In Africa, smart tractors powered by BeiDou now harvest with sub-meter precision. In Central Asia, freight trains synchronise their transcontinental journeys using Chinese space-time signals. In Southeast Asia, civilian air routes increasingly rely on BeiDou for real-time tracking. In Latin America and the Middle East, military clients are exploring Chinese receivers to replace their dependency on GPS.
This diffusion of navigational power is part of a larger Chinese strategy—not merely to match the United States, but to build a parallel system that renders American hegemony optional.
China’s push towards multipolarity is not just visible in trade routes or military drills—it is written in the stars. BeiDou is one pillar of this architecture. Others include China’s lead in 5G infrastructure, its rollout of the Digital Yuan, its investment in artificial intelligence and quantum computing, and its ambitious space exploration agenda.

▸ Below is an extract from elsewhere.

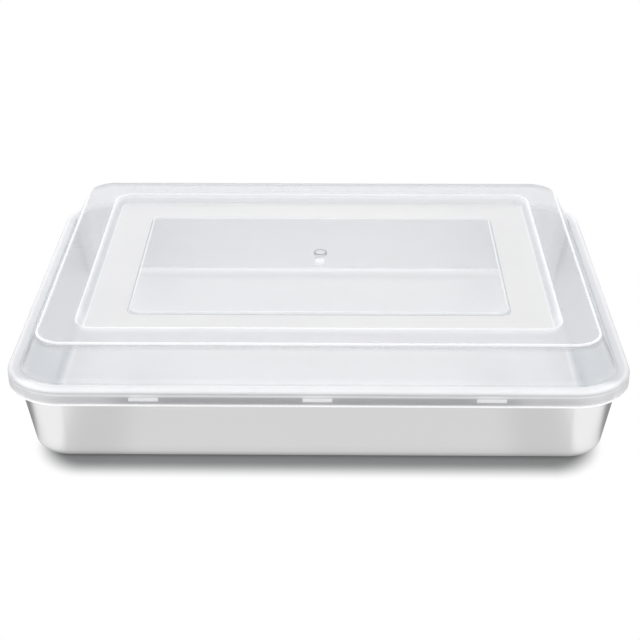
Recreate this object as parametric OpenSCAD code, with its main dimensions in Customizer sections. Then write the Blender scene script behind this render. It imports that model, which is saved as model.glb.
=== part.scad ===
// Rectangular cake pan of drawn steel sheet with a clear fitted lid.
// The origin is on the table under the middle of the pan, X runs along its length and Z points up.

/* [Pan] */
// Length over the rolled edge
rim_w = 316; // [240:1:420]
// Depth over the rolled edge
rim_d = 242; // [180:1:320]
// Height from the table to the top of the rolled edge
pan_h = 45; // [35:1:80]
// Outer radius of the rolled edge at the corners
rim_corner_r = 29; // [24:1:40]
// Thickness of the steel sheet
sheet_t = 0.6; // [0.4:0.1:1]
// Outside diameter of the rolled edge
bead_d = 3; // [2.4:0.1:5]
// Gap between the end of the rolled edge and the wall
curl_gap = 0.4; // [0.2:0.1:0.8]
// Lean of the walls away from upright, in degrees
wall_draft = 10; // [2:0.5:12]
// Outside radius of the bend from wall to floor
floor_bend_r = 6; // [3:0.5:12]

/* [Lid edge] */
// Wall thickness of the lid
lid_t = 1; // [0.8:0.1:1.6]
// Gap between the rolled edge and the skirt
skirt_gap = 1; // [0.8:0.1:2]
// Gap between the top of the rolled edge and the flange
seat_gap = 0.3; // [0.2:0.1:1]
// How far the skirt reaches below the rolled edge
skirt_below = 3.9; // [1.5:0.1:6]
// Radius of the outer edge of the flange
flange_edge_r = 1.6; // [1.3:0.1:3]
// Width of the flange from the outer edge to the dome
flange_w = 6.4; // [5:0.1:10]
// Radius at the foot of the dome
dome_foot_r = 1.2; // [0.4:0.1:3]

/* [Lid dome] */
// Rise of the dome above the flange
dome_h = 19.1; // [12:0.1:40]
// How far the dome wall leans inwards
dome_run = 9.6; // [2:0.1:12]
// Radius of the upper edge of the dome
dome_edge_r = 2; // [1.3:0.1:4]
// Width of the clear band on top of the dome
band_w = 18; // [8:0.5:30]
// Depth of the recess below the clear band
recess_h = 5.6; // [3:0.1:10]
// How far the wall of the recess leans inwards
recess_run = 3.5; // [1:0.1:6]
// Corner radius of the recess along its upper edge
recess_corner_r = 9.5; // [8:0.5:20]
// Width of the frosted band on the floor of the recess
frost_w = 20.7; // [10:0.1:35]
// Rise of the middle panel above the frosted band
panel_h = 1.4; // [0.8:0.1:3]
// How far the edge of the middle panel leans inwards
panel_run = 1.3; // [0.6:0.1:3]
// Corner radius of the middle panel along its upper edge
panel_corner_r = 4.5; // [3.5:0.5:20]
// Radius of the small edges round the recess and the panel
step_edge_r = 1.4; // [0.6:0.1:2]

/* [Snap ridges] */
// Number of snap ridges on each long side
ridge_count = 3; // [1:1:3]
// Length of one snap ridge
ridge_w = 15; // [8:1:25]
// Distance between the middles of neighbouring ridges
ridge_pitch = 87; // [40:1:100]
// Room that a ridge leaves beside the rolled edge
ridge_clear = 0.3; // [0.2:0.1:0.6]
// Depth of the nose of a ridge below the middle of the rolled edge
ridge_drop = 1.8; // [1.2:0.1:2.2]
// Height of a ridge above its nose
ridge_rise = 1.3; // [0.6:0.1:1.6]
// Height of a ridge below its nose
ridge_lead = 0.8; // [0.6:0.1:1.4]

/* [Moulding marks] */
// Diameter of the gate mark in the middle of the lid
gate_d = 5.5; // [3:0.1:12]
// Outside diameter of the plain ring behind the gate mark
ring_d = 7; // [4:0.1:12]
// Width of the raised line of the ring
ring_line = 0.9; // [0.4:0.1:1.5]
// Distance from the gate mark to the ring
ring_offset = 12; // [9:0.5:30]
// Height of the marks above the panel
mark_h = 0.3; // [0.2:0.1:0.6]

/* [Hidden] */
$fn = 64;

// Largest turn between two points of an arc, in degrees
arc_step = 7.5;
// Overlap that joins the parts of one moulding
join = 0.4;
// Flat strip outside an edge that is swept on its own corners
land = 2.5;

// The pan's section lies in the X and Z of its corner, measured from the corner's middle.
core = [rim_w / 2 - rim_corner_r, rim_d / 2 - rim_corner_r];
bead_r = bead_d / 2;
bead_mid = [rim_corner_r - bead_r, pan_h - bead_r];
wall_out = [cos(wall_draft), -sin(wall_draft)];
curl_turn = 360 - acos((bead_r - sheet_t - curl_gap) / bead_r);

// Where the outer face of the wall would meet the table, and the bend that fits in front of it
wall_foot = bead_mid.x - (bead_r - sheet_t) / wall_out.x - bead_mid.y * tan(wall_draft);
bend_limit = wall_foot / (1 / cos(wall_draft) - tan(wall_draft));
bend_r = min(floor_bend_r, 0.95 * bend_limit);
bend_mid = [wall_foot + bend_r * (tan(wall_draft) - 1 / cos(wall_draft)), bend_r];

// The lid follows the pan's rim, because it is swept round the same corners.
lid_corner_r = rim_corner_r + skirt_gap + lid_t;
flange_z = pan_h + seat_gap + lid_t;
skirt_z = pan_h - bead_d - skirt_below;
dome_r = lid_corner_r - flange_w - dome_run;
dome_z = flange_z + dome_h;
recess_z = dome_z - recess_h;
panel_z = recess_z + panel_h;

// Half lengths and half depths of the edges on top of the lid
dome_half = core + [dome_r, dome_r];
recess_half = dome_half - [band_w, band_w];
recess_core = recess_half - [recess_corner_r, recess_corner_r];
panel_inset = recess_run + frost_w + panel_run;
panel_half = recess_half - [panel_inset, panel_inset];
panel_core = panel_half - [panel_corner_r, panel_corner_r];

ridge_x = lid_corner_r - lid_t;
ridge_depth = skirt_gap - ridge_clear;
ridge_z = bead_mid.y - ridge_drop;

function reversed(list) = [for (i = [len(list) - 1:-1:0]) list[i]];
function turned(v, a) = [v.x * cos(a) - v.y * sin(a), v.x * sin(a) + v.y * cos(a)];
function leftward(v) = [-v.y, v.x] / norm(v);

// Points along an arc round mid, from angle a0 to a1
function arc(mid, r, a0, a1) =
    let (n = ceil(abs(a1 - a0) / arc_step))
    [for (i = [0:n]) mid + turned([r, 0], a0 + (a1 - a0) * i / n)];

// How far the direction turns at b, anticlockwise, on the way from a to c
function turn_at(a, b, c) = let (u = b - a, v = c - b) atan2(cross(u, v), u * v);

// The corner at b, rounded with radius r
function rounded_corner(a, b, c, r) =
    let (turn = turn_at(a, b, c), side = sign(turn), back = (a - b) / norm(a - b))
    let (start = b + back * r * tan(abs(turn) / 2), arm = side * r * leftward(b - a))
    let (n = max(1, ceil(abs(turn) / arc_step)))
    r > 0 ? [for (i = [0:n]) start + arm - turned(arm, turn * i / n)] : [b];

// A path whose inner corners are rounded, with one radius for each point
function rounded_path(points, radii) =
    let (last = len(points) - 1)
    [
        points[0],
        for (i = [1:last - 1], p = rounded_corner(points[i - 1], points[i], points[i + 1], radii[i])) p,
        points[last]
    ];

// The point where the path shifted to the left by d turns its corner
function mitre(a, b, c, d) =
    let (m = leftward(b - a), n = leftward(c - b))
    b + d * (m + n) / (1 + m * n);

// Outline of a wall of thickness t that lies to the left of a rounded path
function wall_outline(points, radii, t) =
    let (last = len(points) - 1)
    let (shifted = [
        points[0] + t * leftward(points[1] - points[0]),
        for (i = [1:last - 1]) mitre(points[i - 1], points[i], points[i + 1], t),
        points[last] + t * leftward(points[last] - points[last - 1])
    ])
    let (inner_radii = [
        for (i = [0:last])
            i == 0 || i == last ? 0
            : max(0, radii[i] - t * sign(turn_at(points[i - 1], points[i], points[i + 1])))
    ])
    concat(rounded_path(points, radii), reversed(rounded_path(shifted, inner_radii)));

// Sweeps a section round a rectangle: half is half its size, and the corners turn about its corners
module frame_sweep(half) {
    for (side = [0:3]) {
        reach = side % 2 == 0 ? half : [half.y, half.x];
        rotate([0, 0, 90 * side]) {
            translate([reach.x, 0, 0])
                rotate([90, 0, 0])
                    linear_extrude(height = 2 * reach.y, center = true)
                        children();
            translate([reach.x, reach.y, 0])
                rotate_extrude(angle = 90)
                    children();
        }
    }
}

// Flat sheet that fills the middle of a swept frame
module middle_sheet(half, top, t) {
    translate([-half.x, -half.y, top - t])
        cube([2 * half.x, 2 * half.y, t]);
}

// Upright block with rounded corners, used as a cutter
module rounded_block(half, r, low, high) {
    translate([0, 0, low])
        linear_extrude(height = high - low)
            union() {
                square([2 * half.x, 2 * (half.y + r)], center = true);
                square([2 * (half.x + r), 2 * half.y], center = true);
                for (x = [-1, 1], y = [-1, 1])
                    translate([x * half.x, y * half.y])
                        circle(r);
            }
}

// One bent sheet: floor, bend, leaning wall and the edge rolled outwards over itself
module pan_section() {
    lean = 180 - wall_draft;
    polygon(concat(
        [[0, sheet_t]],
        arc(bend_mid, bend_r - sheet_t, -90, -wall_draft),
        arc(bead_mid, bead_r, lean, lean - curl_turn),
        arc(bead_mid, bead_r - sheet_t, lean - curl_turn, lean),
        arc(bend_mid, bend_r, -wall_draft, -90),
        [[0, 0]]
    ));
}

// Skirt, flange, dome wall and the outer part of the clear band
module lid_edge_section() {
    polygon(wall_outline(
        [
            [lid_corner_r, skirt_z],
            [lid_corner_r, flange_z],
            [lid_corner_r - flange_w, flange_z],
            [dome_r, dome_z],
            [0, dome_z]
        ],
        [0, flange_edge_r, dome_foot_r, dome_edge_r, 0],
        lid_t
    ));
}

// Step from the clear band down to the frosted band
module recess_section() {
    polygon(wall_outline(
        [
            [recess_corner_r + land, dome_z],
            [recess_corner_r, dome_z],
            [recess_corner_r - recess_run, recess_z],
            [0, recess_z]
        ],
        [0, step_edge_r, step_edge_r, 0],
        lid_t
    ));
}

// Step from the frosted band up to the middle panel
module panel_section() {
    polygon(wall_outline(
        [
            [panel_corner_r + panel_run + land, recess_z],
            [panel_corner_r + panel_run, recess_z],
            [panel_corner_r, panel_z],
            [0, panel_z]
        ],
        [0, step_edge_r / 2, step_edge_r / 2, 0],
        lid_t
    ));
}

// Ridge inside the skirt that snaps under the rolled edge
module snap_ridge() {
    rotate([90, 0, 90])
        linear_extrude(height = ridge_w, center = true)
            polygon([
                [ridge_x + join, ridge_z + ridge_rise],
                [ridge_x, ridge_z + ridge_rise],
                [ridge_x - ridge_depth, ridge_z],
                [ridge_x, ridge_z - ridge_lead],
                [ridge_x + join, ridge_z - ridge_lead]
            ]);
}

// The snap ridges of both long sides
module snap_ridges() {
    first = -(ridge_count - 1) / 2;
    for (turn = [0, 180], i = [0:ridge_count - 1])
        rotate([0, 0, turn])
            translate([(first + i) * ridge_pitch, core.y, 0])
                snap_ridge();
}

// Gate mark in the middle of the panel and a plain ring behind it
module moulding_marks() {
    low = panel_z - join;
    translate([0, 0, low])
        cylinder(d = gate_d, h = join + mark_h);
    translate([0, ring_offset, low])
        difference() {
            cylinder(d = ring_d, h = join + mark_h);
            translate([0, 0, join])
                cylinder(d = ring_d - 2 * ring_line, h = mark_h + join);
        }
}

module pan() {
    color([0.80, 0.80, 0.80]) {
        frame_sweep(core) pan_section();
        middle_sheet(core, sheet_t, sheet_t);
    }
}

module lid() {
    color([0.93, 0.93, 0.96, 0.6]) {
        difference() {
            union() {
                frame_sweep(core) lid_edge_section();
                middle_sheet(core, dome_z, lid_t);
            }
            rounded_block(recess_core, recess_corner_r + land, dome_z - lid_t - join, dome_z + join);
        }
        difference() {
            union() {
                frame_sweep(recess_core) recess_section();
                middle_sheet(recess_core, recess_z, lid_t);
            }
            rounded_block(panel_core, panel_corner_r + panel_run + land, recess_z - lid_t - join, recess_z + join);
        }
        frame_sweep(panel_core) panel_section();
        middle_sheet(panel_core, panel_z, lid_t);
        moulding_marks();
        snap_ridges();
    }
}

pan();
lid();
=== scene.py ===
# %% [markdown]
# # A cake pan with a clear lid
#
# The object is a rectangular cake pan of thin stainless sheet. Its rim is rolled outwards over itself,
# and a clear moulded lid fits round that rim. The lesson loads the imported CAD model, which gives the
# outer sizes and the bodies that move, and then makes the two pieces again with the fine shapes and
# finishes that a close look needs: even bends, small fillets, satin steel and milky clear plastic.
#
# Everything is in metres, and the lengths below are written in millimetres times MM.

# %% Load the frame
import math

import bmesh
import bpy
from mathutils import Matrix, Vector


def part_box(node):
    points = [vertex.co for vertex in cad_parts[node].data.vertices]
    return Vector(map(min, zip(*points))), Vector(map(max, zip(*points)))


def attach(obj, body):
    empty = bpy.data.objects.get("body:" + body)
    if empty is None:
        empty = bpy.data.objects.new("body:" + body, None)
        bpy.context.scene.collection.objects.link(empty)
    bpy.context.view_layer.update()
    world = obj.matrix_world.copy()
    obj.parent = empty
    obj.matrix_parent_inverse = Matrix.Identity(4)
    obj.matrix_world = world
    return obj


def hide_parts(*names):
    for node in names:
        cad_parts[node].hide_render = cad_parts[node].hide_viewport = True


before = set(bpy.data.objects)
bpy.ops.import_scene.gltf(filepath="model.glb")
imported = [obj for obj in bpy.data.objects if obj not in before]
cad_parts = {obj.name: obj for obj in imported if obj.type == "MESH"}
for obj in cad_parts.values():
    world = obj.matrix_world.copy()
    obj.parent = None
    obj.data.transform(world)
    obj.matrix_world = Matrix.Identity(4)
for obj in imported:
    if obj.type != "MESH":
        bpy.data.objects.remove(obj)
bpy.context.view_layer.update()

MM = 0.001
pan_low, pan_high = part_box("pan")
lid_low, lid_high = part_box("lid")
print("pan from", pan_low, "to", pan_high)
print("lid from", lid_low, "to", lid_high)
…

Beijing has understood what few others fully appreciate: that a superpower in the 21st century is not defined solely by its GDP or missile count, but by its ability to offer sovereign alternatives to global systems of control. BeiDou is exactly that—a sovereign alternative. It allows nations to chart their own course, free from the threat of digital sabotage or external command. In doing so, it shifts alliances not only through diplomacy or ideology but through circuitry and signal.
The clash between Iran and Israel revealed many things—military capability, political alliances, intelligence gaps—but above all, it revealed the arrival of a new digital order. It showed that China’s technology is no longer confined to factories or export catalogues. It is now embedded in warfare, embedded in sovereignty, and embedded in the most critical decisions a nation can make. With BeiDou, China did not just launch satellites. It launched influence, independence, and irreversible momentum.
And in doing so, it may have quietly changed the future of conflict—and the future of control.